A couple of thoughts for your latest question:

- What you're looking for here is an elevator speech, and it's not necessarily easy to come up with one. In the past, we've sat down with the entire team to work on them, having each student develop their own based on their own experiences, deliver it, and then talk as a team about what the best aspects of each speech is. In general, our elevator speeches start with a summary of FIRST, and then move into our team and history. With this type of speech, you want the most important information in the first 30 seconds, and then you basically keep going more and more in depth for as long as the audience is interested.
- Driving the robot around is the "cool" portion of the new member meeting. Before we do that with our students, we talk about the robot. Basically, pretend the students are judges at a competition, and you need to tell them all about your robot. Have the returning members talk about how it works, what parts they designed and built. That will help get the engineering aspect of the program across. It sounds like the teacher you mentioned missed that connection, and thought you just got a robot and drove it around! Keep in mind, the game is only important as it describes the task you designed the robot for - don't dwell on it! The important thing is the robot itself.

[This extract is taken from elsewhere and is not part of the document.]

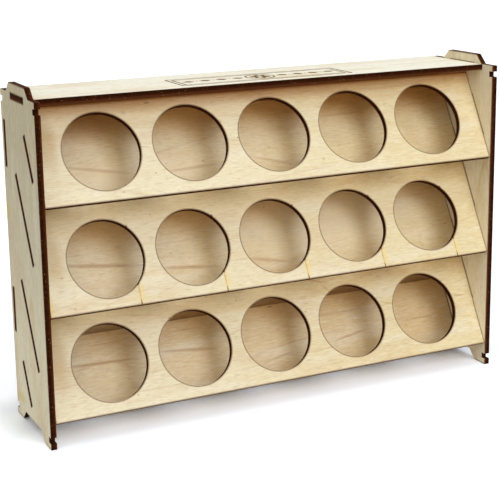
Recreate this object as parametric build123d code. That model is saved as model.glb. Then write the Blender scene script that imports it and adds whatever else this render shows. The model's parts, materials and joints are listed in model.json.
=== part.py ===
# Free-standing stand for round paint pots, laser cut from thin birch plywood.
# Two side panels carry leaning boards whose end tabs pass through slots.
# Each row of pots sits in the bores of one board and leans on the board behind it.
# Stands stack: the ears on top fit the arches between the feet of the stand above.
# Frame: origin under the middle of the stand, +X to the right, front at -Y, +Z up.

import math
import os

from build123d import *

os.makedirs("parts", exist_ok=True)

# Sheet and fits
ply = 3.0  # plywood thickness
tab_clearance = 0.05  # left round a tab in its slot
shoulder_gap = 0.15  # between a board's end and the side panel
rail_gap = 0.35  # from the leaning boards to the back rails

# Rows of pots
row_count = 3
pots_per_row = 5
pot_bore = 40.0  # bore diameter
pot_web = 7.0  # wood left between two bores
bore_border = 5.5  # wood left above and below the bores
end_border = 13.5  # inner face of a side panel to the first bore
pocket_depth = 22.8  # clear depth behind a board, square to it
lean = 28.5  # lean of the boards from upright, degrees

# Where the boards stand in the side panels
front_inset = 0.25  # the boards' lower edges lie this far behind the front
floor_gap = 3.6  # lowest corner of the bottom stop above the floor
stop_overhang = 8.0  # a long board reaches this far above the pots that lean on it
low_stop_overhang = 0.5  # the same for the bottom stop, at both its edges
lid_gap = 2.6  # from the top board to the underside of the top panel

# Tabs
board_tab = 23.5  # tab of a board that is one bore high; a long board's is twice it
rail_tab = 23.5
lid_tab = 22.0

# Top panel and back rails
lid_setback = 9.4  # front edge of the top panel behind the front
rail_height = 48.0
low_rail_height_above_floor = 33.7
back_border = 2.6  # wood left behind the rails' slots

# Outline of the side panels
ear_height = 5.0
ear_foot_margin = 7.2  # ear's foot beyond each end of the lid slot
ear_head_margin = 2.2  # ear's head beyond each end of the lid slot
ear_round = 1.4
stacking_slack = 0.4  # each side of an ear in the arch of the stand above
arch_slack = 0.2  # above the ear in that arch
foot_round = 2.4
notch_size = 3.0
notch_inset = 3.2  # from the shoulder, and from the floor, to the notches
same_place = 0.01  # corners nearer than this lie on the same line

# Engraved ornament on the top panel
engraving_depth = 0.3
engraving_line = 1.1
frame_length = 98.0
frame_width = 25.0
frame_space = 2.6  # from the outer line of the frame to the inner one
rosette_radius = 8.2
petal_count = 8
petal_length = 5.6
petal_width = 2.5
petal_gap = 0.5  # from the ring to the petals' tips
lozenge_count = 4  # on each side of the rosette
lozenge_length = 7.2
lozenge_width = 5.0
dot_diameter = 1.3  # between two lozenges

# Worked out from the sizes above
sine = math.sin(math.radians(lean))
cosine = math.cos(math.radians(lean))
bore_pitch = pot_bore + pot_web
inner_width = 2 * end_border + pots_per_row * pot_bore + (pots_per_row - 1) * pot_web
width = inner_width + 2 * ply
board_length = inner_width - 2 * shoulder_gap
row_pitch = (pocket_depth + ply) / sine  # upright distance between two leaning boards
row_slip = row_pitch * cosine  # how much higher a bore falls on the board behind it

holder_height = pot_bore + 2 * bore_border
long_height = row_slip + bore_border + pot_bore + stop_overhang
stop_low = row_slip + bore_border - low_stop_overhang
stop_high = row_slip + bore_border + pot_bore + low_stop_overhang

bottom_row_z = floor_gap + ply * sine + row_pitch - stop_low * cosine
row_z = [bottom_row_z + row_pitch * row for row in reversed(range(row_count))]
lid_z = row_z[0] + holder_height * cosine + lid_gap  # underside of the top panel
shoulder_z = lid_z + ply

boards_back = front_inset + long_height * sine + ply * cosine
rail_y = boards_back + rail_gap  # front face of the rails, from the stand's front
depth = rail_y + ply + back_border
front = -depth / 2


def leaning_plane(lower_edge_z):
    """Front face of a leaning board: X along the stand, Y up the slope, Z out of the face."""
    origin = (0, front + front_inset, lower_edge_z)
    return Plane(origin=origin, x_dir=(1, 0, 0), z_dir=(0, -cosine, sine))


def tabbed_outline(low, high, tab):
    """Outline of a board between the side panels, with one centred tab at each end."""
    body = Rectangle(board_length, high - low)
    tabs = Rectangle(width, tab)
    return Pos(0, (low + high) / 2) * (body + tabs)


def leaning_board(lower_edge_z, low, high, tab, bored):
    """A board in the leaning plane, from low to high up the slope."""
    outline = tabbed_outline(low, high, tab)
    if bored:
        bore_height = bore_border + pot_bore / 2
        bores = GridLocations(bore_pitch, 0, pots_per_row, 1) * Circle(pot_bore / 2)
        outline -= Pos(0, bore_height) * Sketch(children=bores)
    return extrude(leaning_plane(lower_edge_z) * outline, -ply)


def leaning_slot(lower_edge_z, low, high, tab):
    """The slot for such a board's tab, as a sketch in the side panel's plane."""
    along = (low + high) / 2
    across = ply / 2
    y = front + front_inset + along * sine + across * cosine
    z = lower_edge_z + along * cosine - across * sine
    slot = Rectangle(tab + 2 * tab_clearance, ply + 2 * tab_clearance)
    return Pos(y, z) * Rot(0, 0, 90 - lean) * slot


def upright_slot(y, z, slot_depth, slot_height):
    """A slot for a tab of that size, centred on y and z in the side panel's plane."""
    return Pos(y, z) * Rectangle(slot_depth + 2 * tab_clearance, slot_height + 2 * tab_clearance)


def rail_centre(rail_low_z):
    """Middle of a rail, in the side panel's plane."""
    return front + rail_y + ply / 2, rail_low_z + rail_height / 2


def back_rail(rail_low_z):
    """An upright rail behind the boards."""
    y, z = rail_centre(rail_low_z)
    face = Plane(origin=(0, y + ply / 2, z), x_dir=(1, 0, 0), z_dir=(0, -1, 0))
    body = Rectangle(board_length, rail_height)
    tabs = Rectangle(width, rail_tab)
    return extrude(face * (body + tabs), ply)


def side_outline():
    """Side panel as seen from the end: feet and arch below, an ear above the shoulder."""
    foot_half = lid_tab / 2 + ear_foot_margin
    head_half = lid_tab / 2 + ear_head_margin
    ear_top = shoulder_z + ear_height
    arch_top = ear_height + arch_slack
    mouth_half = foot_half + stacking_slack
    arch_half = head_half + stacking_slack
    shoulders = [(front, 0), (front, shoulder_z), (-foot_half, shoulder_z)]
    ear = [(-head_half, ear_top), (head_half, ear_top)]
    far_side = [(foot_half, shoulder_z), (-front, shoulder_z), (-front, 0)]
    arch = [(mouth_half, 0), (arch_half, arch_top), (-arch_half, arch_top), (-mouth_half, 0)]
    outline = make_face(Polyline(*shoulders, *ear, *far_side, *arch, close=True))
    ear_and_arch = [
        corner
        for corner in outline.vertices()
        if abs(corner.X) < mouth_half - same_place and corner.Y > same_place
    ]
    outline = fillet(ear_and_arch, ear_round)
    foot_tips = [
        corner
        for corner in outline.vertices()
        if abs(abs(corner.X) - mouth_half) < same_place and corner.Y < same_place
    ]
    return fillet(foot_tips, foot_round)


def side_cutouts():
    """Every slot and notch of a side panel."""
    cuts = [leaning_slot(row_z[0], 0, holder_height, board_tab)]
    for z in row_z[1:]:
        cuts.append(leaning_slot(z, 0, long_height, 2 * board_tab))
    cuts.append(leaning_slot(row_z[-1] - row_pitch, stop_low, stop_high, board_tab))
    for rail_low_z in (lid_z - rail_height, low_rail_height_above_floor):
        cuts.append(upright_slot(*rail_centre(rail_low_z), ply, rail_tab))
    cuts.append(upright_slot(0, lid_z + ply / 2, lid_tab, ply))
    for edge in (front, -front):
        for z in (notch_inset + notch_size / 2, shoulder_z - notch_inset - notch_size / 2):
            cuts.append(Pos(edge, z) * Rectangle(2 * notch_size, notch_size))
    return cuts


def side_panel(outer_x, inward):
    """A side panel whose outer face is at outer_x; inward is +1 or -1 along X."""
    outline = side_outline()
    for cut in side_cutouts():
        outline -= cut
    face = Plane(origin=(outer_x, 0, 0), x_dir=(0, 1, 0), z_dir=(1, 0, 0))
    return extrude(face * outline, inward * ply)


def ring_line(length, height):
    """One engraved line round a rectangle."""
    inside = Rectangle(length - 2 * engraving_line, height - 2 * engraving_line)
    return Rectangle(length, height) - inside


def rosette():
    """A ring with pointed petals inside it, each the overlap of two discs."""
    shape = Circle(rosette_radius) - Circle(rosette_radius - engraving_line)
    disc_radius = (petal_length**2 + petal_width**2) / (4 * petal_width)
    disc_offset = disc_radius - petal_width / 2
    petal = Pos(0, disc_offset) * Circle(disc_radius) & Pos(0, -disc_offset) * Circle(disc_radius)
    petal_centre = rosette_radius - engraving_line - petal_gap - petal_length / 2
    for turn in range(petal_count):
        shape += Rot(0, 0, 360 / petal_count * turn) * Pos(petal_centre, 0) * petal
    return shape


def ornament():
    """Double frame, a rosette in the middle, and lozenges with dots between them on each side."""
    shape = ring_line(frame_length, frame_width)
    shape += ring_line(frame_length - 2 * frame_space, frame_width - 2 * frame_space)
    shape += rosette()
    room = frame_length / 2 - frame_space - engraving_line - rosette_radius
    step = room / lozenge_count
    half_length = lozenge_length / 2
    half_width = lozenge_width / 2
    corners = [(half_length, 0), (0, half_width), (-half_length, 0), (0, -half_width)]
    lozenge = Polygon(*corners, align=None)
    dot = Circle(dot_diameter / 2)
    for side in (-1, 1):
        for index in range(lozenge_count):
            shape += Pos(side * (rosette_radius + step * (index + 0.5)), 0) * lozenge
        for index in range(1, lozenge_count):
            shape += Pos(side * (rosette_radius + step * index), 0) * dot
    return shape


def top_panel():
    """The flat top, with a tab at each end and a shallow engraved ornament."""
    panel_depth = depth - lid_setback
    body = Pos(0, lid_setback / 2) * Rectangle(board_length, panel_depth)
    tabs = Rectangle(width, lid_tab)
    panel = extrude(Pos(0, 0, lid_z) * (body + tabs), ply)
    carving = Pos(0, 0, shoulder_z - engraving_depth) * ornament()
    return panel - extrude(carving, engraving_depth)


def save(name, solid):
    """Write one piece to its own file."""
    export_step(solid, f"parts/{name}.step")


save("left_side_panel", side_panel(-width / 2, 1))
save("right_side_panel", side_panel(width / 2, -1))
save("top_panel", top_panel())
save("pot_board_1", leaning_board(row_z[0], 0, holder_height, board_tab, True))
for number, z in enumerate(row_z[1:], start=2):
    save(f"pot_board_{number}", leaning_board(z, 0, long_height, 2 * board_tab, True))
bottom_stop = leaning_board(row_z[-1] - row_pitch, stop_low, stop_high, board_tab, False)
save("bottom_rear_stop", bottom_stop)
save("upper_back_rail", back_rail(lid_z - rail_height))
save("lower_back_rail", back_rail(low_rail_height_above_floor))

print("overall", round(width, 2), round(depth, 2), round(shoulder_z + ear_height, 2))
print("shoulder", round(shoulder_z, 2), "rows at", [round(z, 2) for z in row_z])
print("row pitch", round(row_pitch, 2), "long board", round(long_height, 2))
print("rail front from stand's front", round(rail_y, 2), "top panel underside", round(lid_z, 2))
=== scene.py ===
# Looks of a free-standing stand for round paint pots, laser cut from thin birch plywood.
# Places are in metres; names that end in _mm are millimetres in a sheet's own frame,
# where X runs along the face's grain, Y across it and Z out of the face, which lies at Z 0.

import json
import math
from collections import namedtuple

import bpy
from mathutils import Euler, Matrix, Vector


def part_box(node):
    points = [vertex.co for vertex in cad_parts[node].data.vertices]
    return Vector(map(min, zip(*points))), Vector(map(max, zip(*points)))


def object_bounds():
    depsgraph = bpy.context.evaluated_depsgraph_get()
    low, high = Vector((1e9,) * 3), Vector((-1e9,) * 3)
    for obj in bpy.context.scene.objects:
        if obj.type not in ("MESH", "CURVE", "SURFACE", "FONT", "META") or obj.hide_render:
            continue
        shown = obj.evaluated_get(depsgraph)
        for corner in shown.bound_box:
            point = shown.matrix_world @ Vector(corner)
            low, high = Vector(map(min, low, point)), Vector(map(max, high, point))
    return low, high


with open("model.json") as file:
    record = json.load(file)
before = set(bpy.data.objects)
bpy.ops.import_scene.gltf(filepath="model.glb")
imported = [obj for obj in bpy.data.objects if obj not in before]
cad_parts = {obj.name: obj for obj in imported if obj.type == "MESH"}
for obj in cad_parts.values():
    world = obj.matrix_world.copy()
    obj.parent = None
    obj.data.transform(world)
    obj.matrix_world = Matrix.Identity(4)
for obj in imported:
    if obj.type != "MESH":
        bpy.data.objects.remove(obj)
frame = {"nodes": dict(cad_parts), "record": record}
cad_low, cad_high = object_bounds()

MM = 0.001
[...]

- A speech won't help anyone to truly understand what goes into an FRC team. During our two week long summer camp this year, we held a mousetrap car competition that was essentially a mini build season + competition for the students. It got them doing some actual engineering to solve a fairly simple task, talking about their car and how they designed it, and even experiencing multiple "matches" with breaks in between to fix/improve their cars. At the end, we could tell the 7 rookie members that they just went through their first build season, and that the actual build season was just a more intense version (and when we said that, the returning members said "oh wow, you're right!"). Describing the whole thing here is probably too much, but if you want to know more, message me with your e-mail address and I'll send over a full description plus some of our materials.


Of course, all of this is targeted at the engineering design/build aspect of a team, and we all know that teams are much more than just building a robot. However, I would recommend focusing first on this aspect and your discussion of it. Once that is on solid footing, you can afford to turn some of your attention towards the other aspects of a team, like community outreach.